From December 2018 the Solicitors Regulation Authority has decreed that all law firms must provide user friendly price and service information for a range of common services.
This requirement mean that solicitors will need to provide clear information on pricing (and what that price includes), typical timescales and the experience and qualifications of staff undertaking the work. This information will need to be published in a prominent location on the firm’s website.
The requirement for price disclosure does not extend to all legal services, but law firms will be required to provide information for those services most commonly utilised by consumers.
The services covered by the mandate include:
- Motoring Offences
- Employment Tribunals
- Debt Recovery
- Licensing Applications
There will inevitably be a lot of work going on behind the scenes at law firms across the country to amend their websites to meet this requirement but we thought it would be worthwhile to undertake a quick review of what’s out there currently in terms of open pricing information for the designated service areas.
Conveyancing is the area where information on pricing is most readily available but even then most firms don’t disclose details. Beeston Shenton, a Cheshire firm that operates the Move Home Faster website has one of the best and simplest solutions we’ve seen to what is a quite complex service because of all the associated disbursements.
You might think that probate would be relatively easy to deal with from a fixed pricing model but again very few firms seem to have got to grips with the issue. We had great difficulty trying to find a solicitors practice that provided pricing information upfront for this service type.
The company doing it best, in our opinion, is a will writing company Steele Rose Legal Services. Their probate calculator provides very clear information including an indication of timescales just as required by the SRA.
Motoring solicitors seems very keen on providing calculators that tell the user how many points, fines and length of ban an accused is likely to receive but a they’re a lot less up-front about how much they’ll charge to try to get you off.
Many firms discuss offering fixed fees but in our research we didn’t discover one that declared how much it would cost for a specific offence like drunk driving.
A few firms say what their minimum fees are but we couldn’t find anyone who nailed down their charges.
The new guidance requires firms to disclose their fees for unfair or wrongful dismissal tribunal claims for both individuals and the companies they might be claiming against.
We were unable to find any firm that disclosed their fees for the claimant and could only find one firm Paris Smith that gave information on their prices for businesses, even that information was hidden on a downloadable document that was relatively difficult to find on the firms website.

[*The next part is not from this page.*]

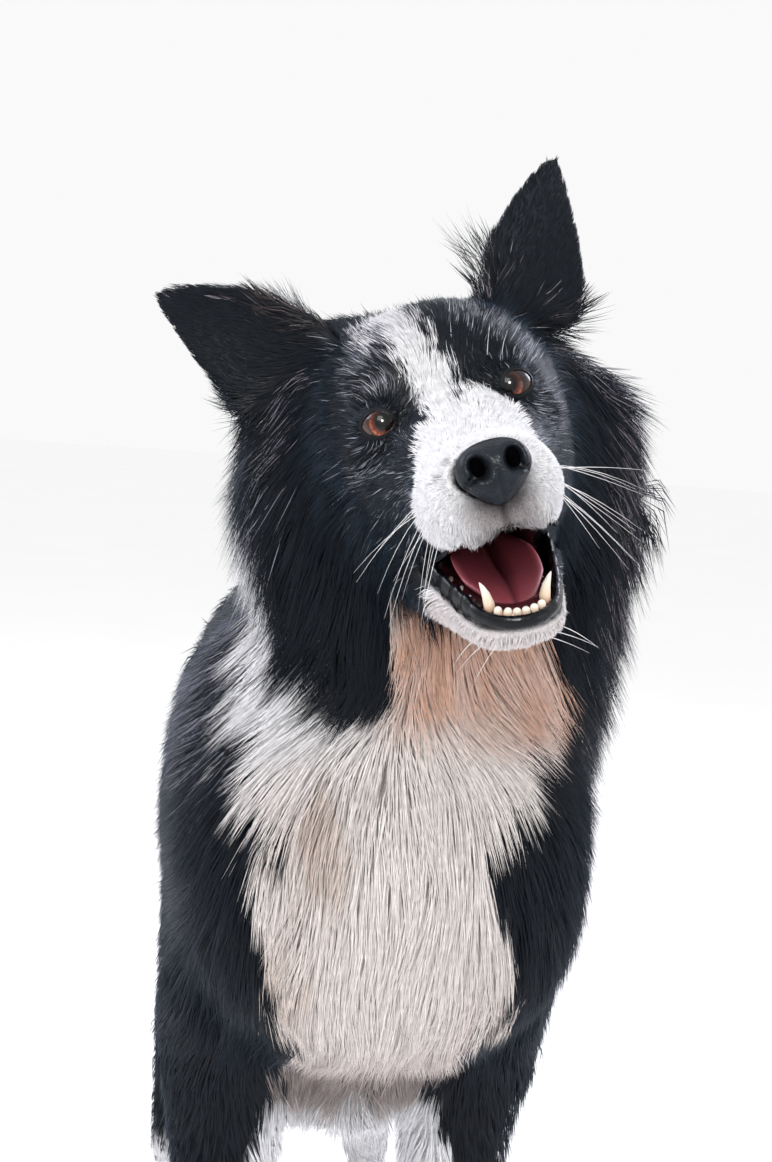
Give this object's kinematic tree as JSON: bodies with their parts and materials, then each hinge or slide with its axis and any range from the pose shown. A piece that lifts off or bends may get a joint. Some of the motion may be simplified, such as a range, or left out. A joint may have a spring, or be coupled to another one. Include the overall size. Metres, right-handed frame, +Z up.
{
  "type": "dog",
  "caption": "Life-size standing long-coated black-and-white sheepdog with a tilted head, pricked ears, open mouth, full ruff and hanging plumed tail.",
  "frame": {"origin": "on the floor, under the middle of the outline's box", "axes": "+Z up, the dog faces -Y, +X is the dog's left side"},
  "size_m": [0.289, 0.9082, 0.8065],
  "materials": {
    "coat_black": "long soft blue-black fur",
    "coat_white": "long soft white to cream fur",
    "skin": "skin under the coat, with the coat's markings",
    "nose": "moist pebbled black leather",
    "mouth": "wet tongue and gums",
    "tooth": "ivory enamel",
    "eye": "glossy amber-brown eye",
    "claw": "dark horn",
    "whisker": "stiff white bristle"
  },
  "bodies": {
    "root": {"head": "coat_black", "eye_right": "eye", "eye_left": "eye", "nose": "nose", "ear_left": "coat_black", "ear_right": "coat_black", "lower_jaw": "coat_white", "tongue": "mouth", "neck": "coat_black", "chest": "coat_white", "barrel": "coat_black", "rump": "coat_black", "tail_root": "coat_black", "tail_plume": "coat_black", "shoulder_left": "coat_black", "forearm_left": "coat_black", "forepaw_left": "coat_white", "thigh_left": "coat_black", "shank_left": "coat_black", "hind_foot_left": "coat_white", "shoulder_right": "coat_black", "forearm_right": "coat_black", "forepaw_right": "coat_white", "thigh_right": "coat_black", "shank_right": "coat_black", "hind_foot_right": "coat_white"}
  },
  "joints": []
}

The guidance requires firms to disclose their fees for immigration cases with the exception of asylum applications.
Again very few firms are doing a good job of being up-front about their charges, quite a few detail the home office visa application charges but few get into the detail of what they charge for processing any applications.

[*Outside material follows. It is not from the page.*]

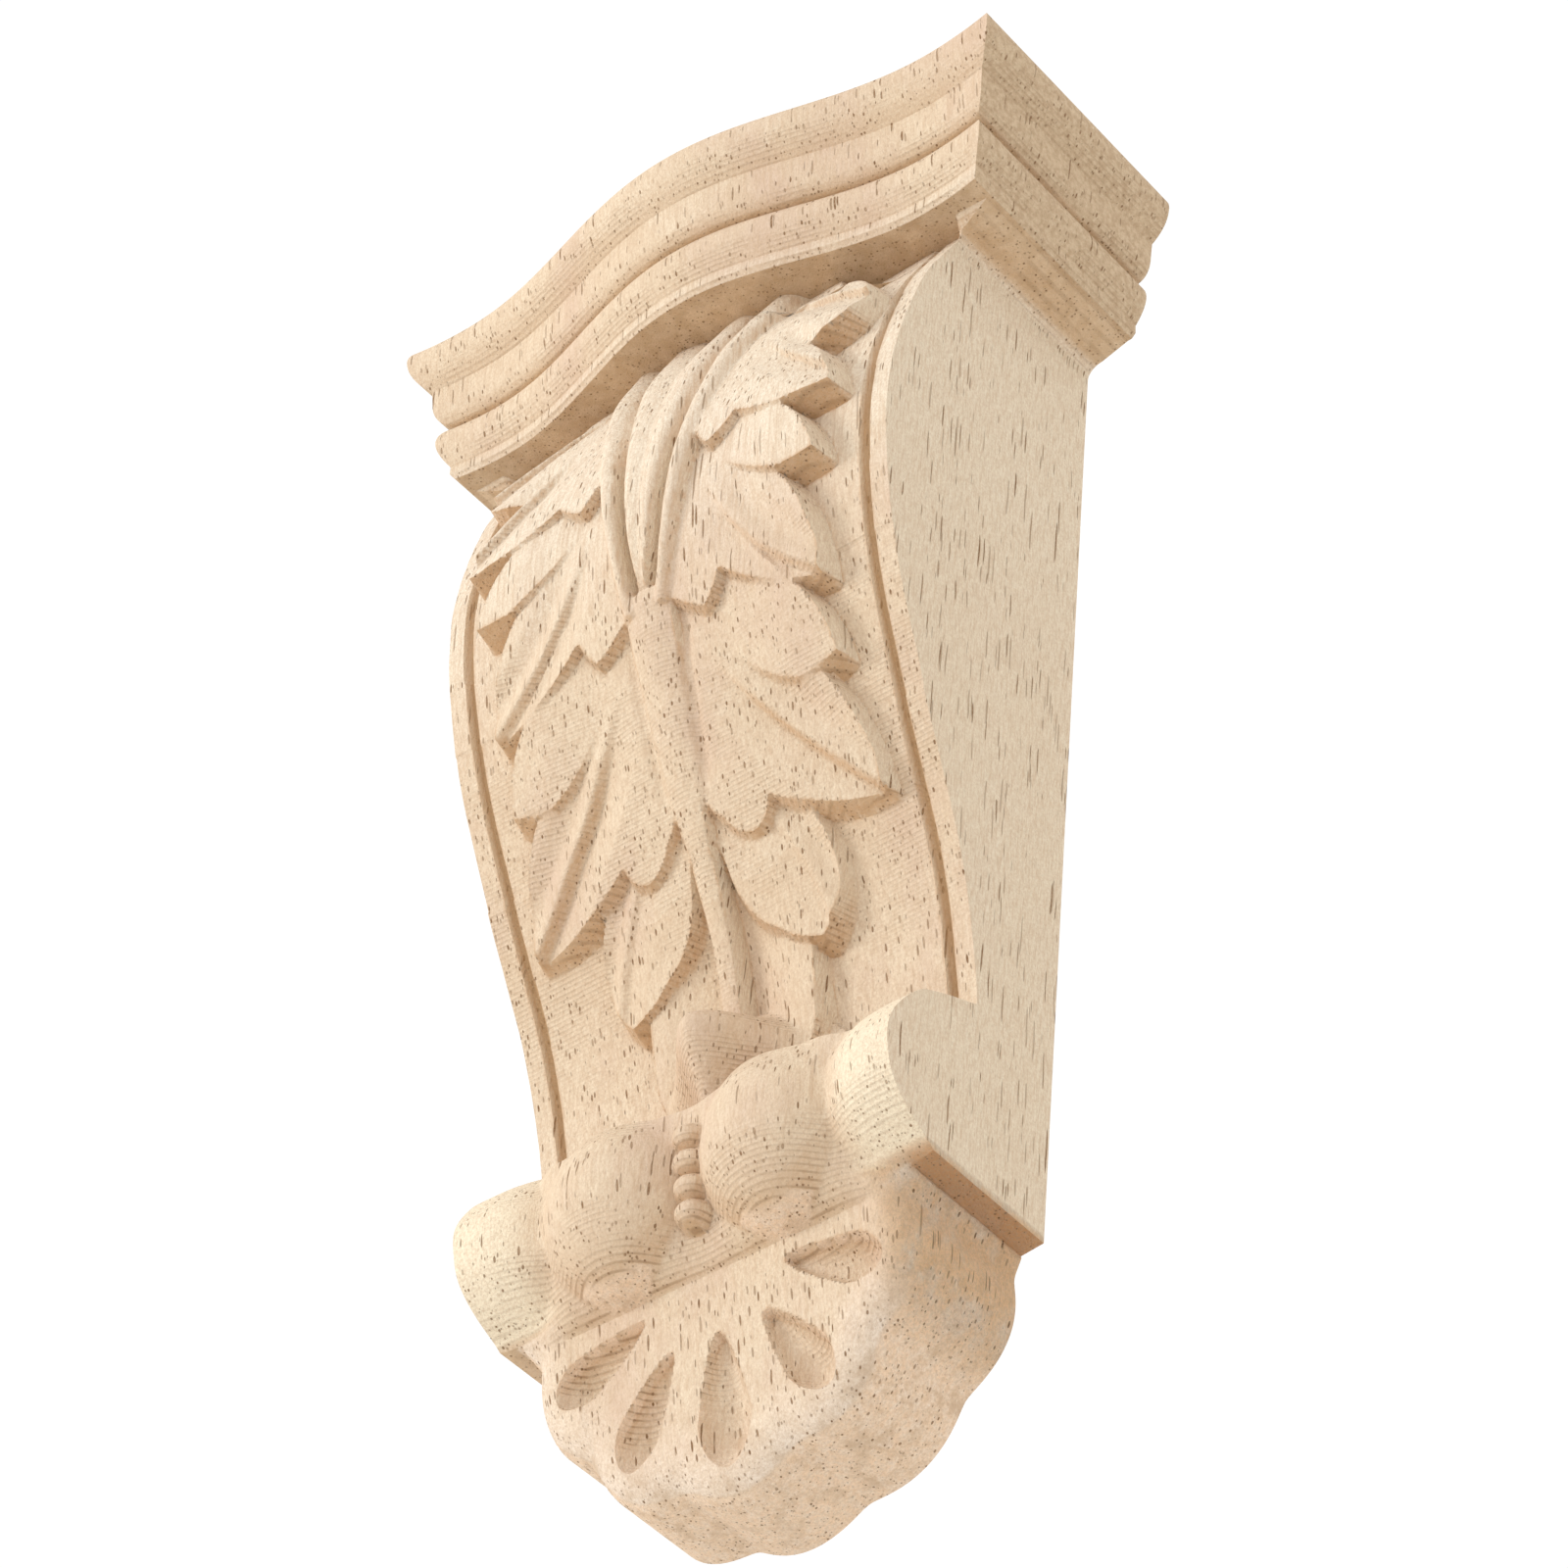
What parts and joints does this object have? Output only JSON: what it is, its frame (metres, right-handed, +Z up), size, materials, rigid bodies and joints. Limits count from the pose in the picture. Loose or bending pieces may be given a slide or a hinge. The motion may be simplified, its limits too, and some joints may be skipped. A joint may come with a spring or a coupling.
{
  "type": "wooden corbel",
  "caption": "Carved wooden corbel with a bowed moulded cap, an acanthus leaf on an S-shaped body, two balls with beads between them, ears and a fluted shell foot.",
  "frame": {"origin": "on the flat wall face, on the middle line, at half of the whole height", "axes": "+Z up, +Y out of the wall face into the wall, so the carved front looks along -Y; +X to the right seen from the front"},
  "size_m": [0.1, 0.0459, 0.197],
  "materials": {
    "bare_rubberwood": "bare wood, unpainted and unvarnished, with short dark pores and fine tool marks"
  },
  "bodies": {
    "root": {"corbel": "bare_rubberwood"}
  },
  "joints": []
}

The one exception we found was Dicksons Solicitors who lay out their fees quite clearly but then don’t set out the associated Home Office charges.
Debt Recovery Fees
The guidance requires firms who are providing recovery services for debts of up to £100,000 to declare the fees they would charge.
The best example we've been able to find of a firm being transparent over pricing in this area is Burnetts. They provide a very effective page detailing what they charge for a letter before action and include a link to downloadable documents detailing their other charges (depending on jurisdiction as they do some work in Scotland)
The problem is that the information whist it’s very detailed is a bit too complex to put a price together for the job. It probably needs to be simplified a bit to a package price containing a defined set of typical deliverables to do the job.
Firms providing services in support of premises licensing applications will also need to detail their fees.
Again very few firms seem to have got to grips with communicating their pricing. PopplestonAllen has a good page that details the costs of the actual licences but it doesn’t detail how much they’d charge to help you apply.
Kitsons provide information on what they would typically charge for different jobs but then don’t tell you what the disbursements would be.
Both firms need to be commended for already providing some of the required detail when most others don’t but they do need to do it better.
So what should your firm do?
You really need to be getting to grips with this issue quickly, there seems to be very little detail about what the SRA are actually expecting in terms of clarity and transparency but it certainly won’t be acceptable to do nothing.
The optimal solution would seem to be something along the line of what Beeston Shenton and Steele Rose have done in their areas of expertise. However, they too will need to add information about the experience and expertise of the people typically undertaking the work and provide timescales.
However, not all law firm websites will be set up in such a way as to allow this type of configurator cost effectively and so something simpler is likely to be acceptable. It’s doubtful that a simple list of charges and disbursement costs will be sufficient – you should perhaps be considering typical scenarios which you can cost up. For example what does it normally take to recover a £50,000 debt or what’s involved in a typical unfair dismissal claim case.
By itemising what’s in and what’s out firms will still be afforded some flexibility if things get more complex.